• TASK STATEMENT:
Starting at the line that contains "-1 for left", reproduce each line exactly up to and including the line that contains "bpy.context.scene.collection.objects.link(empty)". Reproduce nothing else.

• RECORDED INFORMATION:

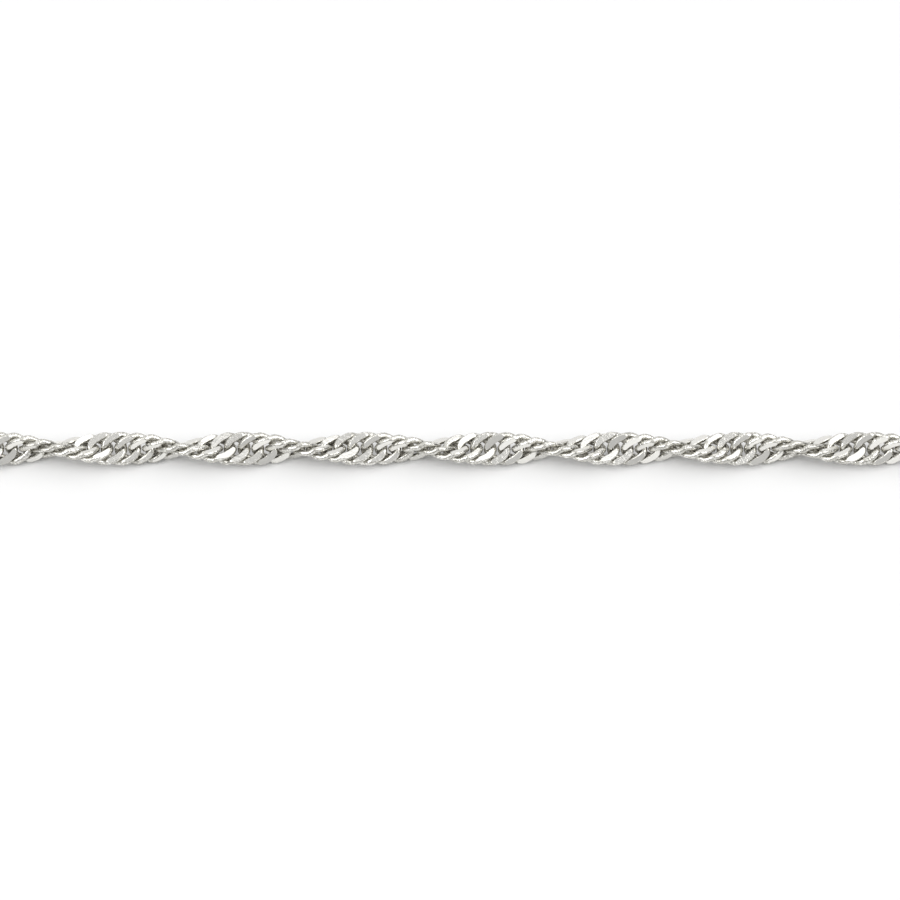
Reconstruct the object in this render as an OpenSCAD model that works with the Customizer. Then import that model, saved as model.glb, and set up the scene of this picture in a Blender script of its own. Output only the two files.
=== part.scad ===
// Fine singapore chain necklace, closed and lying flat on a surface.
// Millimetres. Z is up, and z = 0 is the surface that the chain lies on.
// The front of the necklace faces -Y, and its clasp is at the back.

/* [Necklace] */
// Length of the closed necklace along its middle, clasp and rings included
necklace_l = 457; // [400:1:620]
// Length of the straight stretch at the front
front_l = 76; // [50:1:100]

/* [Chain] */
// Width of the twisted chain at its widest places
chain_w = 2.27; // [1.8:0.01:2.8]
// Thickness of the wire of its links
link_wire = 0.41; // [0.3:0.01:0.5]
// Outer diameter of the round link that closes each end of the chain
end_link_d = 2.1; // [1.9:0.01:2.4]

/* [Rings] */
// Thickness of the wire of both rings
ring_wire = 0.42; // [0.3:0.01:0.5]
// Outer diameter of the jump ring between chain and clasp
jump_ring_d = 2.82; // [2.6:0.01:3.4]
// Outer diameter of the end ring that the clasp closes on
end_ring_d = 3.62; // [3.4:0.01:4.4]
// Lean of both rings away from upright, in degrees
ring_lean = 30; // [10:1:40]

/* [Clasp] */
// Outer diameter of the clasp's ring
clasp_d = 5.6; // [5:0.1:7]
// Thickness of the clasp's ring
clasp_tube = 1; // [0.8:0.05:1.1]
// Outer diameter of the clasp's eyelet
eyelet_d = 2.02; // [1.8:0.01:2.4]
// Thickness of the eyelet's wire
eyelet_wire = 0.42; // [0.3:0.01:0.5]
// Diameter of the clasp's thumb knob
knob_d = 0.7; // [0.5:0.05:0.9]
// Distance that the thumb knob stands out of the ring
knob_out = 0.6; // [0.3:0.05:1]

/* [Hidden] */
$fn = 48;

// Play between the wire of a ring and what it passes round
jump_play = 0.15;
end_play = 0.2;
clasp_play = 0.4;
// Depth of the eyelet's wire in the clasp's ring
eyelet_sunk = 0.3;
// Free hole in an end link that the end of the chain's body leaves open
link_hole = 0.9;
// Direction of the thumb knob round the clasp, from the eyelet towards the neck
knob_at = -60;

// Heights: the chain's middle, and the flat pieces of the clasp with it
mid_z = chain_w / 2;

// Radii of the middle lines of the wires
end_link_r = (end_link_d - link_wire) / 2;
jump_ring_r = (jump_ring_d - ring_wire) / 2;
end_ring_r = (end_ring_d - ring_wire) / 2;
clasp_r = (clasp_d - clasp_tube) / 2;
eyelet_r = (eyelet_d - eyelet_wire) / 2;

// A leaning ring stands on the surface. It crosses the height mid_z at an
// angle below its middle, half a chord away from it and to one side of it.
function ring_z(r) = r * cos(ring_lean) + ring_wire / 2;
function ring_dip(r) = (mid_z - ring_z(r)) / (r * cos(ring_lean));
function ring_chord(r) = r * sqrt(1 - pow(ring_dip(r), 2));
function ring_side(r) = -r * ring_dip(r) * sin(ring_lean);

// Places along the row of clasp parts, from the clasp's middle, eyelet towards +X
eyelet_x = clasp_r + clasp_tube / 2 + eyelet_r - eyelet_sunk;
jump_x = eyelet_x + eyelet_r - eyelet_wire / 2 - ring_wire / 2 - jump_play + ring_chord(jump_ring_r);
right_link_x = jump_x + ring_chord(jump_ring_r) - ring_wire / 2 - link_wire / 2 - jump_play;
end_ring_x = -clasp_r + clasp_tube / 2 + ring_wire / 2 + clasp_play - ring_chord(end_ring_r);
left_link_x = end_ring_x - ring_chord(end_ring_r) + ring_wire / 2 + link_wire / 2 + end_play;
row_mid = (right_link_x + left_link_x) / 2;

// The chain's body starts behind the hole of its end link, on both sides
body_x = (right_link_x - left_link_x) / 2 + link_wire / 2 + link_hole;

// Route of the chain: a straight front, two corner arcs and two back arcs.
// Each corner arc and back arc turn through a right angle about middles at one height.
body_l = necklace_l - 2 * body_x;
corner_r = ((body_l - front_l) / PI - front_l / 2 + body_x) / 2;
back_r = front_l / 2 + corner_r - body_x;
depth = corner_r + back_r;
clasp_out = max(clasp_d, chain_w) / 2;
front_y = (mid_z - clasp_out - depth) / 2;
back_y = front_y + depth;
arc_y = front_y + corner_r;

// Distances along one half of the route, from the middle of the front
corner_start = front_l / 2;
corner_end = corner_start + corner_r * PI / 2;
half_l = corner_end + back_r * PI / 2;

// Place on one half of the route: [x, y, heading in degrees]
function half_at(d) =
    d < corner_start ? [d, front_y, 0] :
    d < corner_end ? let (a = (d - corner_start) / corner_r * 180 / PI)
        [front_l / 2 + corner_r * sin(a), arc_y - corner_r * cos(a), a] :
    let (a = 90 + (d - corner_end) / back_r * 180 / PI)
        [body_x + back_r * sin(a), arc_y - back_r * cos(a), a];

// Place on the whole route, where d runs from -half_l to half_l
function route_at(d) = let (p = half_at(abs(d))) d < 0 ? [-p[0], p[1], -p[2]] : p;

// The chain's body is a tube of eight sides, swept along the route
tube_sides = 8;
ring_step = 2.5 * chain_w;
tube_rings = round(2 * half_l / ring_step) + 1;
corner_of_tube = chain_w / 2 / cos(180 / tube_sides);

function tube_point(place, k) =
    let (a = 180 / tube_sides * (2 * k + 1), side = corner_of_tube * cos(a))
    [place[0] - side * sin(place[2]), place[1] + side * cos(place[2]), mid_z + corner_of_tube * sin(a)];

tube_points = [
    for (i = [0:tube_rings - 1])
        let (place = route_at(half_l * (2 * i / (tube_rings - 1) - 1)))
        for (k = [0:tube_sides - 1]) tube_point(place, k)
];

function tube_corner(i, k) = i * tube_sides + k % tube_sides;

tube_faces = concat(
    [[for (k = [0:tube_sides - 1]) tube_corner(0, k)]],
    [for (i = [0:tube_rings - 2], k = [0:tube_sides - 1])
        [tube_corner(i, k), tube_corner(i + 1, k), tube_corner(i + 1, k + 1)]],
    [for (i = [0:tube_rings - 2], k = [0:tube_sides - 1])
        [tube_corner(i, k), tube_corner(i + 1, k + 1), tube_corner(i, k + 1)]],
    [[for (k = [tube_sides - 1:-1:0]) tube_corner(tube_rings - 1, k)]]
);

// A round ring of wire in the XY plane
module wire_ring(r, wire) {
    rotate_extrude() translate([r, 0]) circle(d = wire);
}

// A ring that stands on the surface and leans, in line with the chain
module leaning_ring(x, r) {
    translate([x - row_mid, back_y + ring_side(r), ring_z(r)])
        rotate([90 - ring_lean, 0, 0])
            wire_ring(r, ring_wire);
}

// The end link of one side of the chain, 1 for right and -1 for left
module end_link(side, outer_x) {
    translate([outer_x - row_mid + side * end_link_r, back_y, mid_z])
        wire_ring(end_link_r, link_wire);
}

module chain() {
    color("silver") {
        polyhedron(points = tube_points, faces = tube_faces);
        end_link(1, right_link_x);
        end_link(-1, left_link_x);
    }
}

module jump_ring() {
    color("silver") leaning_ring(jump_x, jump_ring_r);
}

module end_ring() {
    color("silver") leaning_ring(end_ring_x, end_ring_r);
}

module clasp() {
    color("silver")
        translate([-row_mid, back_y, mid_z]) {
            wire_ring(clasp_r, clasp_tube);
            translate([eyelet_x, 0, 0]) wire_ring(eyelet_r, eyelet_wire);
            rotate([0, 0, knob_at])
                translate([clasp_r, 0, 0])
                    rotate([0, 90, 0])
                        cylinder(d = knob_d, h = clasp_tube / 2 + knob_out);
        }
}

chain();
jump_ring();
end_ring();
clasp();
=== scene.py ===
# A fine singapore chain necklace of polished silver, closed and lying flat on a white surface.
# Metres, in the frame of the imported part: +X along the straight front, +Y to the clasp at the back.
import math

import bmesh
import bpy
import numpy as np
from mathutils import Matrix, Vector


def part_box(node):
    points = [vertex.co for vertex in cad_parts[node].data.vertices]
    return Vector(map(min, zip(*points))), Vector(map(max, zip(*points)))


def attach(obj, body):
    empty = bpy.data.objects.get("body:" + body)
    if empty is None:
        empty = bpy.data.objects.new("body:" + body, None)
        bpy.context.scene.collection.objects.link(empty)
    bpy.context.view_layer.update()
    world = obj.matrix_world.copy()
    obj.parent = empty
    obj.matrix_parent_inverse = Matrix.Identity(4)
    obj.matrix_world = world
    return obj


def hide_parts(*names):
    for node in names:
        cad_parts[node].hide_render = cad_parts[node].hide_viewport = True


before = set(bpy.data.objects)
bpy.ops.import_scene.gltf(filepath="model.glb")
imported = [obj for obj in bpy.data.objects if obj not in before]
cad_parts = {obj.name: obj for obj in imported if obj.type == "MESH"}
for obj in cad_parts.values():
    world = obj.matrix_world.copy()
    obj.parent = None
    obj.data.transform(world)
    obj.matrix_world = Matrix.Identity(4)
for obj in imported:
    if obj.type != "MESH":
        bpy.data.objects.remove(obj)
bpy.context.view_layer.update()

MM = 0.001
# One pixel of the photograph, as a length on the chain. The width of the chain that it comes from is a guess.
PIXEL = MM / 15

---

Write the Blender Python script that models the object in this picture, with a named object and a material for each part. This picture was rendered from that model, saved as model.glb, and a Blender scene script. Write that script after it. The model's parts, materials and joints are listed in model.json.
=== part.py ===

---

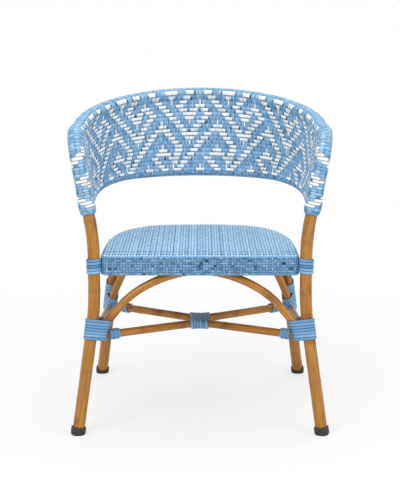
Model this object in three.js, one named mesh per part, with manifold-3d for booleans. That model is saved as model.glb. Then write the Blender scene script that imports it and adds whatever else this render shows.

• THE OUTPUT:
// The end link of one side of the chain, 1 for right and -1 for left
module end_link(side, outer_x) {
    translate([outer_x - row_mid + side * end_link_r, back_y, mid_z])
        wire_ring(end_link_r, link_wire);
}

module chain() {
    color("silver") {
        polyhedron(points = tube_points, faces = tube_faces);
        end_link(1, right_link_x);
        end_link(-1, left_link_x);
    }
}

module jump_ring() {
    color("silver") leaning_ring(jump_x, jump_ring_r);
}

module end_ring() {
    color("silver") leaning_ring(end_ring_x, end_ring_r);
}

module clasp() {
    color("silver")
        translate([-row_mid, back_y, mid_z]) {
            wire_ring(clasp_r, clasp_tube);
            translate([eyelet_x, 0, 0]) wire_ring(eyelet_r, eyelet_wire);
            rotate([0, 0, knob_at])
                translate([clasp_r, 0, 0])
                    rotate([0, 90, 0])
                        cylinder(d = knob_d, h = clasp_tube / 2 + knob_out);
        }
}

chain();
jump_ring();
end_ring();
clasp();
=== scene.py ===
# A fine singapore chain necklace of polished silver, closed and lying flat on a white surface.
# Metres, in the frame of the imported part: +X along the straight front, +Y to the clasp at the back.
import math

import bmesh
import bpy
import numpy as np
from mathutils import Matrix, Vector


def part_box(node):
    points = [vertex.co for vertex in cad_parts[node].data.vertices]
    return Vector(map(min, zip(*points))), Vector(map(max, zip(*points)))


def attach(obj, body):
    empty = bpy.data.objects.get("body:" + body)
    if empty is None:
        empty = bpy.data.objects.new("body:" + body, None)
        bpy.context.scene.collection.objects.link(empty)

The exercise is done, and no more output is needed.